The Volcanic Tablelands outside of the small Eastern Sierra town of Bishop, CA is a treasure trove of Native American history. Around 8,000 years ago this region was settled by the ancestors of the Bishop Paiute – Shoshone tribe. Over the course of thousands of years these earliest settlers left messages carved and painted on the three-quarter of a million year old volcanic rock across the region.
The Chidago Canyon site is just one of many of these types of sites scattered across the 580 acre area that make up the Tablelands, and thought to possibly be the oldest. It is one of the more frequently visited sites due to ease of access along the well graded Fish Slough Road. Because of the ease of access this site has seen a ridiculous amount of vandalism over the years, from petroglyphs being used as target practice, to a giant penis carved into the wall beside the petroglyphs. These shameful acts along with the cutting out of a petroglyph at another nearby site has led to the rock art sites in the Bishop region becoming more hush-hush, and less frequently shared with outsiders.

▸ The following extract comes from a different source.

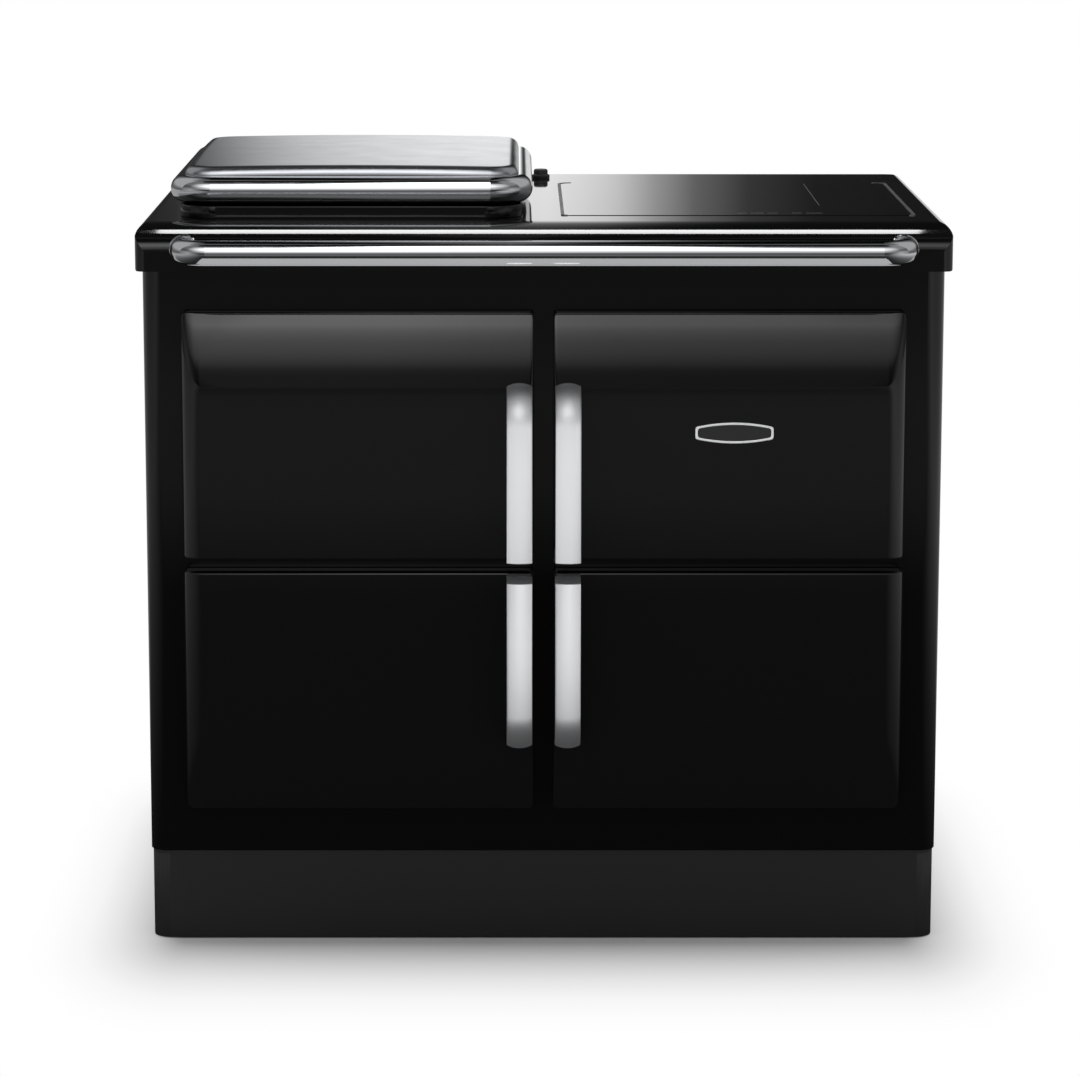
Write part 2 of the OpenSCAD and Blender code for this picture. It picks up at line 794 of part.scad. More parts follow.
module door_casting(side, z, flip) {
  color(enamel) in_door(side, z, flip) difference() {
    union() {
      difference() {
        door_form(0);
        door_form(door_wall);
      }
      intersection() {
        door_form(0);
        union() {
          translate([rib_x, door_wall - eps, door_wall - eps])
            cube([5, door_t, door_h - 2 * door_wall + 2 * eps]);
          for (lug = lug_zs) translate([door_w - 20, door_wall - eps, boss_z(lug, flip)])
            cube([20, door_t, boss_l]);
        }
      }
    }
    for (lug = lug_zs) {
      translate([door_w - 17, door_t - 18, slot_z(lug, flip)]) cube([18, 20, lift + lug_t + 0.5]);
      translate([door_w - pivot_in, pivot_y - door_y, boss_z(lug, flip) - eps])
        cylinder(h = boss_l + 2 * eps, r = bore_r, $fn = 48);
    }
    translate([strap_in, -eps, strap_z]) along_y(strap_seat + eps) strap_ends();
  }
}

// Where the boss over a lug and the slot for the lug start, in the door's frame
function boss_z(lug, flip) = flip ? door_h - lug - lug_t - 0.5 - boss_l : lug + lug_t + 0.5;
function slot_z(lug, flip) = flip ? door_h - lug - lug_t - 0.5 : lug - lift;

liner_t = 6;
liner_gap = 0.2;

// The inner plate, with the plug that fills the mouth and the seal's groove
module door_liner(side, z, flip) {
  edge = door_wall + liner_gap;
  plug = [oven_w - 2 * plug_gap, oven_h - 2 * plug_gap];
  plug_at = [mouth_x - door_x + plug_gap, mouth_up + plug_gap];
  color(alu) in_door(side, z, flip) difference() {
    union() {
      translate([edge, door_t - liner_t, edge]) along_y(liner_t)
        round_rect([rib_x - edge - liner_gap, door_h - 2 * edge], [5, 2, 2, 5]);
      translate([plug_at.x, door_t - eps, plug_at.y]) along_y(plug_d + eps)
        round_rect(plug, [9, 9, 9, 9]);
    }
    translate([plug_at.x + sheet, door_t - liner_t - eps, plug_at.y + sheet])
      along_y(liner_t + plug_d - sheet + eps)
        round_rect(plug - [2 * sheet, 2 * sheet], [6, 6, 6, 6]);
    seal_path() square([2 * seal_r + 0.2, 2 * seal_r + 0.2], center = true);
  }
}

// Carries a section round the mouth, on the back of the liner
module seal_path() {
  translate([mouth_x - door_x + oven_w / 2, door_t - 0.2, door_h / 2]) rotate([90, 0, 0])
    swept_ring(oven_w + 18, oven_h + 18, 16) translate([16 - seal_r, 0]) children();
}

module door_seal(side, z, flip) {
  color("#8a8578") in_door(side, z, flip) seal_path() circle(seal_r, $fn = 24);
}

// What a strap fills across the door: x across it, y behind the door's face.
// The front is crowned.
module strap_plan(y_end) {
  crown_radius = (strap_w * strap_w / 4 + strap_crown * strap_crown) / (2 * strap_crown);
  intersection() {
    translate([0, -strap_out]) square([strap_w, strap_out + y_end]);
    translate([strap_w / 2, crown_radius - strap_out]) circle(crown_radius, $fn = 256);
  }
}

// Where a strap's two ends go into the door, in x and z
module strap_ends() {
  square([strap_w, strap_t]);
  translate([0, strap_l - strap_out]) mirror([0, 1]) strap_plan(strap_t - strap_out);
}

// A crowned strap: square at one end, and bent back in a quarter round at the other
module door_handle(side, z, flip) {
  color(chrome) in_door(side, z, flip) translate([strap_in, 0, strap_z]) {
    linear_extrude(strap_t) strap_plan(0);
    linear_extrude(strap_l - strap_out) strap_plan(strap_t - strap_out);
    translate([strap_w, 0, strap_l - strap_out]) rotate([90, 0, -90])
      rotate_extrude(angle = 90, $fn = 128) rotate(90) strap_plan(strap_t - strap_out);
    along_y(strap_seat) strap_ends();
  }
}

// Lugs through the front plate, each with an upright pin for a door to hang on
module door_hinge_lugs() {
  color(steel) from_front() for (side = [LEFT, RIGHT], z = [upper_z, lower_z], lug = lug_zs)
    on_side(side) translate([pivot_x, pivot_y, z + lug]) {
      cylinder(h = lug_t, r = lug_r, $fn = 48);
      translate([-lug_r, 0, 0]) cube([2 * lug_r, face_y + face_t - pivot_y, lug_t]);
      translate([-18, face_y + face_t - pivot_y, -12]) cube([36, 3, lug_t + 24]);
      translate([0, 0, lug_t - 0.01]) cylinder(h = pin_l, r = pin_r, $fn = 48);
    }
}

module door_catches() {
  color(steel) from_front() for (side = [LEFT, RIGHT], z = [upper_z, lower_z])
    on_side(side) translate([door_x + 1, face_y - 3, z + door_h / 2 - 20]) cube([8, 3, 40]);
}

// ---------------------------------------------------------------- supply

supply_x = 310;
supply_z = 132;

module terminal_box() {
  color(dark) from_front() translate([supply_x - 60, back_y, supply_z]) {
    along_y(28) round_rect([120, 80], [6, 6, 6, 6]);
    translate([4, 28, 4]) along_y(4) round_rect([112, 72], [4, 4, 4, 4]);
  }
}

module cable_gland() {
  color(dark) from_front() translate([supply_x, back_y + 15, supply_z]) mirror([0, 0, 1]) difference() {
    union() {
      cylinder(h = 5, r = 15, $fn = 6);
      translate([0, 0, 5]) cylinder(h = 7, r = 12, $fn = 48);
      translate([0, 0, 12]) cylinder(h = 10, r = 14, $fn = 6);
      translate([0, 0, 22]) cylinder(h = 6, r1 = 12, r2 = 10.5, $fn = 48);
    }
    translate([0, 0, -eps]) cylinder(h = 28 + 2 * eps, r = 7.5, $fn = 48);
  }
}

// ---------------------------------------------------------------- assembly

levelling_feet();
plinth_front();
plinth_sides();
base_tray();
side_panel(LEFT);  // side_panel_left
side_panel(RIGHT);  // side_panel_right
back_panel();
back_screws();
front_plate();
top_plate();
insulation_boards();
oven_elements();
oven(LEFT, upper_z);  // roasting_oven
oven(LEFT, lower_z);  // simmering_oven
oven(RIGHT, lower_z);  // slow_oven
shelf(LEFT, upper_z, 1);  // roasting_shelf
shelf(LEFT, lower_z, 1);  // simmering_shelf
shelf(RIGHT, lower_z, 1);  // slow_shelf
control_compartment();
control_panel();
control_module();
knob(knob_xs[0]);  // knob_1
knob(knob_xs[1]);  // knob_2
knob(knob_xs[2]);  // knob_3
hotplate();
hotplate_element();
hotplate_surround();
glass_hob();
hob_trims();
induction_coils();
coil_tray();
handrail();
rail_collars();
door_hinge_lugs();
door_catches();
lid_hinge_posts();
terminal_box();
cable_gland();
vent_cap();
lid_frame();
lid_panel();
lid_insulation();
lid_liner();
lid_hinge_arms();
door_casting(LEFT, upper_z, false);  // upper_left_casting
door_liner(LEFT, upper_z, false);  // upper_left_liner
door_seal(LEFT, upper_z, false);  // upper_left_seal
door_handle(LEFT, upper_z, false);  // upper_left_handle
door_casting(RIGHT, upper_z, false);  // upper_right_casting
door_liner(RIGHT, upper_z, false);  // upper_right_liner
door_seal(RIGHT, upper_z, false);  // upper_right_seal
door_handle(RIGHT, upper_z, false);  // upper_right_handle
door_casting(LEFT, lower_z, true);  // lower_left_casting
door_liner(LEFT, lower_z, true);  // lower_left_liner
door_seal(LEFT, lower_z, true);  // lower_left_seal
door_handle(LEFT, lower_z, true);  // lower_left_handle
door_casting(RIGHT, lower_z, true);  // lower_right_casting
door_liner(RIGHT, lower_z, true);  // lower_right_liner
door_seal(RIGHT, lower_z, true);  // lower_right_seal
door_handle(RIGHT, lower_z, true);  // lower_right_handle
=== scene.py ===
# %% [markdown]
# # A cast iron range cooker, dressed for its picture
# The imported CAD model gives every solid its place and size. This lesson gives
# the solids their finishes, adds the fine pieces that a maker would form
# by hand or in a small tool, and sets up a plain studio round them.
# Forms and patterns are drawn in millimetres. The floor, the lamps and the
# camera are in metres, as Blender's scene is.

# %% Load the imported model
import bmesh
import bpy
import json
import math
from mathutils import Matrix, Vector


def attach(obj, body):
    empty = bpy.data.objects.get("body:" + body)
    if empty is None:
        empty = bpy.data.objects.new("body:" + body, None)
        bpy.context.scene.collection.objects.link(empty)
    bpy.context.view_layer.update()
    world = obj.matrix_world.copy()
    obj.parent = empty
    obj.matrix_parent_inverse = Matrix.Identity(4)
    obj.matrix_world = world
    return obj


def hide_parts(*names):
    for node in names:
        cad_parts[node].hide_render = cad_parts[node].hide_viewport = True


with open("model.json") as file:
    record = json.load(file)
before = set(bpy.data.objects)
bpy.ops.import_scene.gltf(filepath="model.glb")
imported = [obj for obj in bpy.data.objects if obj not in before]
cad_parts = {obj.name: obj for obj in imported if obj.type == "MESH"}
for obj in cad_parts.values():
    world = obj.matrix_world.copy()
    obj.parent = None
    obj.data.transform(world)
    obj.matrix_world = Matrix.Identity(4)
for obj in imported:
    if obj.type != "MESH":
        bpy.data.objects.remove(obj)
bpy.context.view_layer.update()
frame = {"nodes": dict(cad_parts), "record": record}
nodes = frame["nodes"]
subparts = frame["record"]["subparts"]

# %% [markdown]
# ## Colours and nodes
# A maker writes a colour as sRGB hex, but the shaders work in linear light,
# so one function turns one into the other. Another small function adds a
# shader node, fills in its sockets and joins it to the nodes before it. The
# same trees could be laid out by hand in the node editor, but in code they
# read from top to bottom, and their sizes have names.

# %% Colour and node helpers
MM = 0.001


def linear(hex_colour):
    """An sRGB hex colour as linear red, green, blue and alpha."""
    channels = [int(hex_colour[i:i + 2], 16) / 255 for i in (1, 3, 5)]
    return (*[c / 12.92 if c <= 0.04045 else ((c + 0.055) / 1.055) ** 2.4 for c in channels], 1.0)


def fill(node, inputs):
    """Gives each socket a value, another node's output, or a node, which stands for its first output."""
    for key, value in inputs.items():
        if isinstance(value, bpy.types.Node):
            value = value.outputs[0]
        if isinstance(value, bpy.types.NodeSocket):
            node.id_data.links.new(value, node.inputs[key])
        else:
            node.inputs[key].default_value = value


def add_node(tree, kind, inputs=None, **settings):
    """Adds a node with its settings, and fills its sockets."""
    node = tree.nodes.new(kind)
    for key, value in settings.items():
        setattr(node, key, value)
    fill(node, inputs or {})
    return node


def blank_finish(name, **sockets):
    """A new material: its node tree, its main shader, and places on the object in millimetres."""
    material = bpy.data.materials.new(name)
    material.use_nodes = True
    tree = material.node_tree
    tree.nodes.clear()
    shader = add_node(tree, "ShaderNodeBsdfPrincipled",
                      {key.replace("_", " "): value for key, value in sockets.items()})
    add_node(tree, "ShaderNodeOutputMaterial", {"Surface": shader})
    place = add_node(tree, "ShaderNodeTexCoord").outputs["Object"]
    mm = add_node(tree, "ShaderNodeVectorMath", {0: place, 1: (1 / MM,) * 3}, operation="MULTIPLY")
    return material, tree, shader, mm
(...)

Containing around one hundred petroglyphs in a very concentrated area, the Chidago site is one of the biggest and most dense sites in the immediate area. BLM has offered the following description of the petroglyphs at Chidago, “Most are also entoptic patterns, while a few represent lizards and rattlesnakes. Among the geometric patterns, there are concentric circles as well as spirals. These whirlwind patterns have a previously defined cultural meaning. At the beginning of a shaman’s spiritual journey, he is supposed to be swept up into the sky by a whirlwind, which aids him in his quest. The association of these designs with focused spiritual power implies their creator used this energy in a healing capacity.”
If traveling to Chidago, the road is dirt, but 4×4 or high clearance is not necessary. A standard passenger car can reach the site with ease, weather permitting.